- PROVIDED MATERIAL:

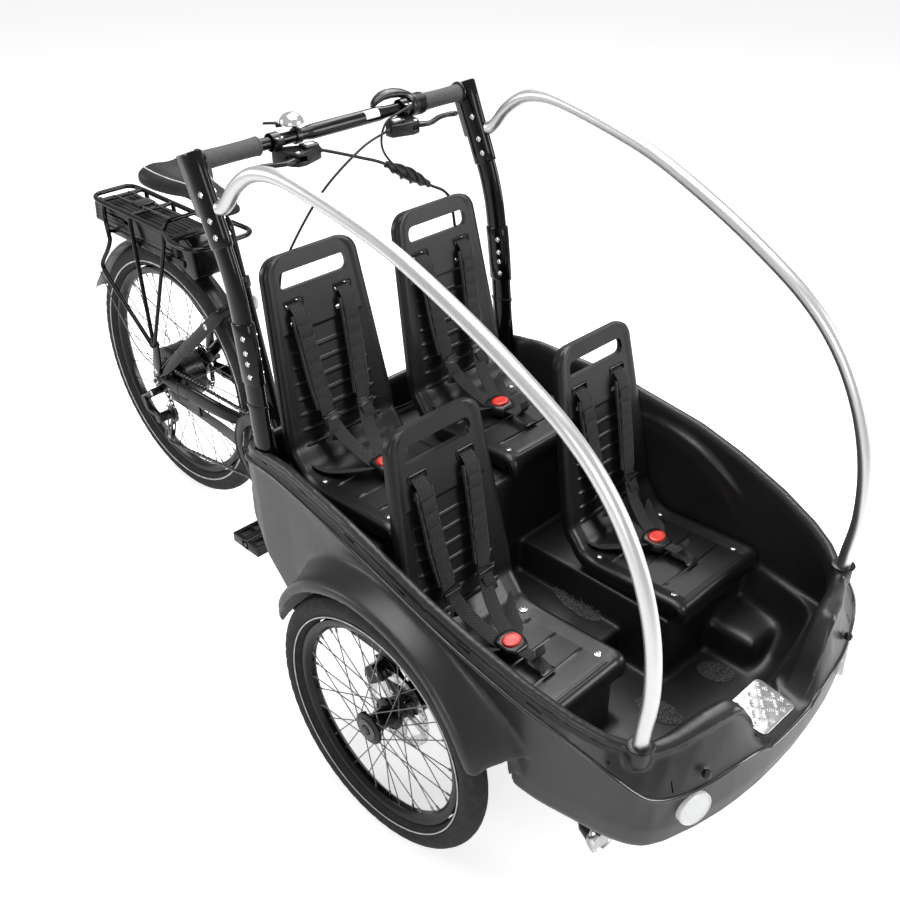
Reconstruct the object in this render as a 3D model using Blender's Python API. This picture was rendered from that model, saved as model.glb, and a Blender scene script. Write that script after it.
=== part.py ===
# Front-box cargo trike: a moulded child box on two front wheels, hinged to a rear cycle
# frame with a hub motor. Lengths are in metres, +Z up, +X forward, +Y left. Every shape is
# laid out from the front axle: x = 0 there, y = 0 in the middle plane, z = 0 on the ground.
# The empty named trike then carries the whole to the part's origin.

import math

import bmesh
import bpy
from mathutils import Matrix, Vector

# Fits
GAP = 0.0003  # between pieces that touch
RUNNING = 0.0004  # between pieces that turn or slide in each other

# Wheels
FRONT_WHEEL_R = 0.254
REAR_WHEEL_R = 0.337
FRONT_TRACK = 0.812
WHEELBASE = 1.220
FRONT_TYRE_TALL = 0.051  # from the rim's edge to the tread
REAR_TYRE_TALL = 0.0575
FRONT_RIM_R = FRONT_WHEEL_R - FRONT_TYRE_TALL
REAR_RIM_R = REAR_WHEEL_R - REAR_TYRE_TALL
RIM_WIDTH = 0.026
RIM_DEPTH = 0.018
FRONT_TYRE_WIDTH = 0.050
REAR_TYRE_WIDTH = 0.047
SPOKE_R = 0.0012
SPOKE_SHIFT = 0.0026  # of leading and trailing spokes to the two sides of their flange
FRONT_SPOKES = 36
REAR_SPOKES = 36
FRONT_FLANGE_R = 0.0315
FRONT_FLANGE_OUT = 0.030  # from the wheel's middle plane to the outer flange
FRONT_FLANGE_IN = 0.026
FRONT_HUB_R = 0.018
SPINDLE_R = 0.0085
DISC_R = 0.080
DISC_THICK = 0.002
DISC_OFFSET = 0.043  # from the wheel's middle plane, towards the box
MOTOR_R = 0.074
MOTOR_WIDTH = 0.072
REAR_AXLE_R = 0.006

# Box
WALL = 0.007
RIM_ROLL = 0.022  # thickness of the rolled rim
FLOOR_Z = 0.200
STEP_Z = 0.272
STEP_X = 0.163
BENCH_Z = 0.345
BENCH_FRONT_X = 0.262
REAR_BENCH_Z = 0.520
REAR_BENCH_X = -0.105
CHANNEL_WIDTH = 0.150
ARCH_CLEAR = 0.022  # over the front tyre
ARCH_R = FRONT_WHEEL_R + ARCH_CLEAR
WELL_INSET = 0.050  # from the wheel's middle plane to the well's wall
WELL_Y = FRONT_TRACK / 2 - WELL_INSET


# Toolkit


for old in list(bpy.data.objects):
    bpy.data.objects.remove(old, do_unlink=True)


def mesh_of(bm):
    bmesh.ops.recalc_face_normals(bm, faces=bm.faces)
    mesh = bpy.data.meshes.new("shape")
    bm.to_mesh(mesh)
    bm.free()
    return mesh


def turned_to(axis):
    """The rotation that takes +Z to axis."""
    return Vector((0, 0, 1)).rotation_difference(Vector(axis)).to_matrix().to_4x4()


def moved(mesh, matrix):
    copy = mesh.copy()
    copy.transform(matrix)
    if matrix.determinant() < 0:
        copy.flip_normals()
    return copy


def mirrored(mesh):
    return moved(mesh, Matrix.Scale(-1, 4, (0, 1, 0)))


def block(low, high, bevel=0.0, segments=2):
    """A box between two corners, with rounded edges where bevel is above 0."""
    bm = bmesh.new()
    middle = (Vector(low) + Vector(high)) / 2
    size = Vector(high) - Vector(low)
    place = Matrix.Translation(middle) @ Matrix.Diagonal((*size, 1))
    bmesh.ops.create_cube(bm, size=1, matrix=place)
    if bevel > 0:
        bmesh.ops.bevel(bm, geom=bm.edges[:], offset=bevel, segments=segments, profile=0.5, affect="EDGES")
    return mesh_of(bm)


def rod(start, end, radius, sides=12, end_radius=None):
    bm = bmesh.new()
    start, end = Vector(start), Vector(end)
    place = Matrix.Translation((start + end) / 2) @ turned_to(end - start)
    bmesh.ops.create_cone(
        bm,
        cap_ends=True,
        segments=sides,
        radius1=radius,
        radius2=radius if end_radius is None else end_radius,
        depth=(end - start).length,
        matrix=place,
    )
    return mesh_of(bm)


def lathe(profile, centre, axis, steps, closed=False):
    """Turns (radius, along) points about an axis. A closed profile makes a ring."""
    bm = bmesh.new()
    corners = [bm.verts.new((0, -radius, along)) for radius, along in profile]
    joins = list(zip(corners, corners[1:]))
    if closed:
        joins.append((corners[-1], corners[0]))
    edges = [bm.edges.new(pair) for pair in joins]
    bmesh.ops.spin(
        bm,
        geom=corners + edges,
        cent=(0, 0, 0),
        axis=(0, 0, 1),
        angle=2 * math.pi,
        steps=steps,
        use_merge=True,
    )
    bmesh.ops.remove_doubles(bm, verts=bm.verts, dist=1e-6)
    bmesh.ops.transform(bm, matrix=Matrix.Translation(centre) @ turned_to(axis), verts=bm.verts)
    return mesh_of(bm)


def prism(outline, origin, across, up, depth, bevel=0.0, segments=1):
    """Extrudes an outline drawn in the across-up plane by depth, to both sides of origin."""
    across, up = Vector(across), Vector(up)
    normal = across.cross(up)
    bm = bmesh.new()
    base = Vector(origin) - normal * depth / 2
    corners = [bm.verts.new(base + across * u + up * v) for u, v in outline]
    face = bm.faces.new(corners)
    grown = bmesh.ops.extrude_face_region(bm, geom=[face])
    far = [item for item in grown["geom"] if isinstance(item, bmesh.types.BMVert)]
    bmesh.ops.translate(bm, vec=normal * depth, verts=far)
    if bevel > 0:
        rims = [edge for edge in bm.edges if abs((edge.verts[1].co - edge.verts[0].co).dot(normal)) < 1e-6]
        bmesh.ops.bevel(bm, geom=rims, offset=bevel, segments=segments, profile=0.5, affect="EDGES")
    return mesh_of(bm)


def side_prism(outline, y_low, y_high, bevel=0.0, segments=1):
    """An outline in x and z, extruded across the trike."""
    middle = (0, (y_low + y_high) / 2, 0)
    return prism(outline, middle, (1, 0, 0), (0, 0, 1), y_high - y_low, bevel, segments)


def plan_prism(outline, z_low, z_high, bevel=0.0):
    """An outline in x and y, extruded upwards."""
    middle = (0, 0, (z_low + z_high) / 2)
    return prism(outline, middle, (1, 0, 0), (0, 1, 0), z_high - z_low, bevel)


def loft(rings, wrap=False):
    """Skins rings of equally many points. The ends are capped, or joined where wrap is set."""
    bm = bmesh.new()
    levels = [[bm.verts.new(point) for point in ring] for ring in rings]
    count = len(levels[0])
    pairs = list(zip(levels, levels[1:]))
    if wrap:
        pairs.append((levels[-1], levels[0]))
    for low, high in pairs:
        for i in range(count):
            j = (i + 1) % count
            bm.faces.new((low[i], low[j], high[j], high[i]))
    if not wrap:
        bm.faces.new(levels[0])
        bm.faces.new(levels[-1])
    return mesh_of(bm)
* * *
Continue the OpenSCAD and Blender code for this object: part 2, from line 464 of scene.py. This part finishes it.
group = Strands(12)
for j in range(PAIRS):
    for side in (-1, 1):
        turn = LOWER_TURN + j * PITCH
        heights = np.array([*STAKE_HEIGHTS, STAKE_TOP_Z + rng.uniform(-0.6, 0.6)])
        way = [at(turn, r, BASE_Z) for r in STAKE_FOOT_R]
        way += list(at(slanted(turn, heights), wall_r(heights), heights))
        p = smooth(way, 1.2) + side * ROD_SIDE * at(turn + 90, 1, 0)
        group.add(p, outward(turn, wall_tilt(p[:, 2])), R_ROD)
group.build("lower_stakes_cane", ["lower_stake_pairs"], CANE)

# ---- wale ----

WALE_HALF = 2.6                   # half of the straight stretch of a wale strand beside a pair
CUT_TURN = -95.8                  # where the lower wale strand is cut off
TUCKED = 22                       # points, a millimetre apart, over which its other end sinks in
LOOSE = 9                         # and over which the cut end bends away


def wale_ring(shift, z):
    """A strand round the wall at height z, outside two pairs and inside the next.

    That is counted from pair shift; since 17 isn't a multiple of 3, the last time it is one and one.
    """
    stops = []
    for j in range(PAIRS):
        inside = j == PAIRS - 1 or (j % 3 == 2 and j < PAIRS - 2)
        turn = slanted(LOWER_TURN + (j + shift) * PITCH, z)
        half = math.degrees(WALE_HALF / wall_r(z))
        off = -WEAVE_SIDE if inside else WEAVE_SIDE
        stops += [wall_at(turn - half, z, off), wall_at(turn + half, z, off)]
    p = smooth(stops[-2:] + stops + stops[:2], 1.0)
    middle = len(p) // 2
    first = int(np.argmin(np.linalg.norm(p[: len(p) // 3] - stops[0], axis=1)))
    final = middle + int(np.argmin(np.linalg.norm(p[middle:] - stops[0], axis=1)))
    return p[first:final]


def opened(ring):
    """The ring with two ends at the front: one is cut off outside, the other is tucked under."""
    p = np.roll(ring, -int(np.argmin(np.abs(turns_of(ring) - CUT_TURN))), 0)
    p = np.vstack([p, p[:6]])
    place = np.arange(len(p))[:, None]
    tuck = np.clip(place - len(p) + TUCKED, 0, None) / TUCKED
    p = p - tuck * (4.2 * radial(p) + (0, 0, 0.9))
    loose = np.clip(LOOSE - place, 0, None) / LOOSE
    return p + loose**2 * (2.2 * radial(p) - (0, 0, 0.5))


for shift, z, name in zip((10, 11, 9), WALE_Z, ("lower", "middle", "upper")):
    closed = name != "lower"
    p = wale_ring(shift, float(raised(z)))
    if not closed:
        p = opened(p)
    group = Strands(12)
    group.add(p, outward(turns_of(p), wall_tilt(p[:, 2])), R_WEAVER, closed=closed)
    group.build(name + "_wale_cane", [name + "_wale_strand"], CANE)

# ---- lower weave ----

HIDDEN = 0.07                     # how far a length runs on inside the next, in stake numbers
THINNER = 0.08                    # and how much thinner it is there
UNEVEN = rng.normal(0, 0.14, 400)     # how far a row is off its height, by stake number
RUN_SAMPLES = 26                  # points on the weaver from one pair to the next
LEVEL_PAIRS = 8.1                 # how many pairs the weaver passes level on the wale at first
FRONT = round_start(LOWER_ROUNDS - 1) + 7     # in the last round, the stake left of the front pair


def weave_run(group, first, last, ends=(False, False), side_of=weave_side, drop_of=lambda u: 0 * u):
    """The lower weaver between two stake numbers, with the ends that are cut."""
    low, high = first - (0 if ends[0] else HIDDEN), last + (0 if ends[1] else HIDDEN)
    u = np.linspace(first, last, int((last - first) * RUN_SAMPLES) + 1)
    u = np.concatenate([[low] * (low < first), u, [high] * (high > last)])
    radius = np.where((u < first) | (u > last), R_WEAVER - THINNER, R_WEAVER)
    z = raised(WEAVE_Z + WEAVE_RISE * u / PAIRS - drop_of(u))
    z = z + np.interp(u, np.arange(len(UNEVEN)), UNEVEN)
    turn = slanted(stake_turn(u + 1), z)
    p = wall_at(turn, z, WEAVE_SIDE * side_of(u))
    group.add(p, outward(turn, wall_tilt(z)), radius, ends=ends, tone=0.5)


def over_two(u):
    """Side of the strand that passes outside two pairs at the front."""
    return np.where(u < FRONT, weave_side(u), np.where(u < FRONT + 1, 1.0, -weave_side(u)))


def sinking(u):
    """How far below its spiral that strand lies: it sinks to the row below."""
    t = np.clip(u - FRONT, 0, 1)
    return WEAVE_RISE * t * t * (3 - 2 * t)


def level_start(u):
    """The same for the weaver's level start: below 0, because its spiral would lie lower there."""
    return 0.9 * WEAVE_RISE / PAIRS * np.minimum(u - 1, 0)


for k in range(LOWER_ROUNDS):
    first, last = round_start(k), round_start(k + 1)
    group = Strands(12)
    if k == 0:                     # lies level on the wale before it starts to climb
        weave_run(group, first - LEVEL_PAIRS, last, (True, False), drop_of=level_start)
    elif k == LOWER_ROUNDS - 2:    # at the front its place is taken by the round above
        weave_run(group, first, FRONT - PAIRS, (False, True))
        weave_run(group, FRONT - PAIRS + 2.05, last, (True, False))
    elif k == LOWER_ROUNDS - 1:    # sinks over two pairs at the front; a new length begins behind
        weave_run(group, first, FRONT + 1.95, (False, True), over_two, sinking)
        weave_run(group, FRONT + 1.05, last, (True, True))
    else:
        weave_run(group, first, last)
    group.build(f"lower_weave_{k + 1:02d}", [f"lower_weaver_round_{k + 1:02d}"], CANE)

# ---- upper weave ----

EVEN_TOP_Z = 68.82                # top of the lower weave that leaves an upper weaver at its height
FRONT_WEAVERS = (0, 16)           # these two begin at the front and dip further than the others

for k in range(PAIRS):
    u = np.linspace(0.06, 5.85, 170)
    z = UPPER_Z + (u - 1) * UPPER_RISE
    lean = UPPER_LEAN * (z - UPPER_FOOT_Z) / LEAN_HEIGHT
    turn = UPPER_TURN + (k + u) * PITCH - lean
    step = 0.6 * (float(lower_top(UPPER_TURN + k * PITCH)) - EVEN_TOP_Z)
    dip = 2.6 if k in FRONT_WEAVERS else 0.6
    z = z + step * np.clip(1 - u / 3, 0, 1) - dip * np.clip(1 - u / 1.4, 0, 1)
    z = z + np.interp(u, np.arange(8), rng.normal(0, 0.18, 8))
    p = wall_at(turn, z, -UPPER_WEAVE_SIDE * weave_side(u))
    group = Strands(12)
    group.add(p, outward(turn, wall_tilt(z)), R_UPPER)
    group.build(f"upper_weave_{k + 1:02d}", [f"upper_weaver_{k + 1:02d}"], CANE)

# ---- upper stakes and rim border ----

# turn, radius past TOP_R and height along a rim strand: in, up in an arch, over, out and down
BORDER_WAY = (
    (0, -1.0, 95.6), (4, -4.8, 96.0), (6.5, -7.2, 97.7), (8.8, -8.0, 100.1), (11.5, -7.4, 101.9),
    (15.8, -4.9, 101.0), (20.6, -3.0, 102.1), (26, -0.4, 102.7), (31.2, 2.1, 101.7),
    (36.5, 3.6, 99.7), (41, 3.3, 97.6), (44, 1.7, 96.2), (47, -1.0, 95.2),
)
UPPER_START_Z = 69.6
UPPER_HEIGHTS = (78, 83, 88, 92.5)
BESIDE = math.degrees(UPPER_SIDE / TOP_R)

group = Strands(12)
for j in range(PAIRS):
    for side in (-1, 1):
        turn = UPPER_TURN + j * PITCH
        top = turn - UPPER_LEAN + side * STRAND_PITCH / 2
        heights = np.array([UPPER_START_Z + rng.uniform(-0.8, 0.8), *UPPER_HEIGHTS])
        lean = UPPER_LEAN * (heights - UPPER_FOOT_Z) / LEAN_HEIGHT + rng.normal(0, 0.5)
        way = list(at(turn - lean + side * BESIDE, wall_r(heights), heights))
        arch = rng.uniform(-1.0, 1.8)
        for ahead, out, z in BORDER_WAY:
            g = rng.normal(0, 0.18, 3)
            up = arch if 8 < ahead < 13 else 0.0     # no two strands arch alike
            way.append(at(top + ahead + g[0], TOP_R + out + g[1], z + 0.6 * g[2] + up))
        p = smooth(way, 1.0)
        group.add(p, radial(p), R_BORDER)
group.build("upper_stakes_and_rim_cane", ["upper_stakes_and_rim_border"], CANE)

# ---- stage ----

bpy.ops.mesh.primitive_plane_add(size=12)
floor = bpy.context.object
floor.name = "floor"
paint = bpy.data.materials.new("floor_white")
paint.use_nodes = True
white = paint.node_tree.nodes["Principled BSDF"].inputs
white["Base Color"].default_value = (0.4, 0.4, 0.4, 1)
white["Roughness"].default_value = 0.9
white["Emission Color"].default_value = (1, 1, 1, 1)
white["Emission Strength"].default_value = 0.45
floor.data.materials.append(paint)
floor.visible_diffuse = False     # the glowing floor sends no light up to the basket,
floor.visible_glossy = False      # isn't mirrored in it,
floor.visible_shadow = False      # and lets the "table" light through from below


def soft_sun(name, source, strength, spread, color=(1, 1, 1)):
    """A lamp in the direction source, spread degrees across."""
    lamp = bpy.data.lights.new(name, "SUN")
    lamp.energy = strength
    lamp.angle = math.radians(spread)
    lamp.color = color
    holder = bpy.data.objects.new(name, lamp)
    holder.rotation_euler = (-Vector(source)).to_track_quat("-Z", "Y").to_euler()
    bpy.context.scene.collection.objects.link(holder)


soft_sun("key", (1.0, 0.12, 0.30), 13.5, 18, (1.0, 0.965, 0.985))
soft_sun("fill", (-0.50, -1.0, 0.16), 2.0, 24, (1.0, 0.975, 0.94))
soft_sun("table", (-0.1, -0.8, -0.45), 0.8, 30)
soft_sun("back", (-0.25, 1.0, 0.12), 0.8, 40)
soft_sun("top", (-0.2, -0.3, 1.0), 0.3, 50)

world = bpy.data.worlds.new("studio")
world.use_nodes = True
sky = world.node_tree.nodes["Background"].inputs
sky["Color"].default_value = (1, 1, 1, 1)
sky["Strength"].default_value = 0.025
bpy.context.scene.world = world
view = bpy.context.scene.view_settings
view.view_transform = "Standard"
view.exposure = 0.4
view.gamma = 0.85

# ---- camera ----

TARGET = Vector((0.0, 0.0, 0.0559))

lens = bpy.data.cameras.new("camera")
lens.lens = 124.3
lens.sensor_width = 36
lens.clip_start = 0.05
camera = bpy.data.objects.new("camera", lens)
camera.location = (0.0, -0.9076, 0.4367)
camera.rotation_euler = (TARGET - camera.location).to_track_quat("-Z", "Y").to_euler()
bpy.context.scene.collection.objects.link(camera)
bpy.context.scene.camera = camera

- YOUR TASK: The answer must consist solely of the number of lines in the entries that contain the word "this".

- THE RESULT: 2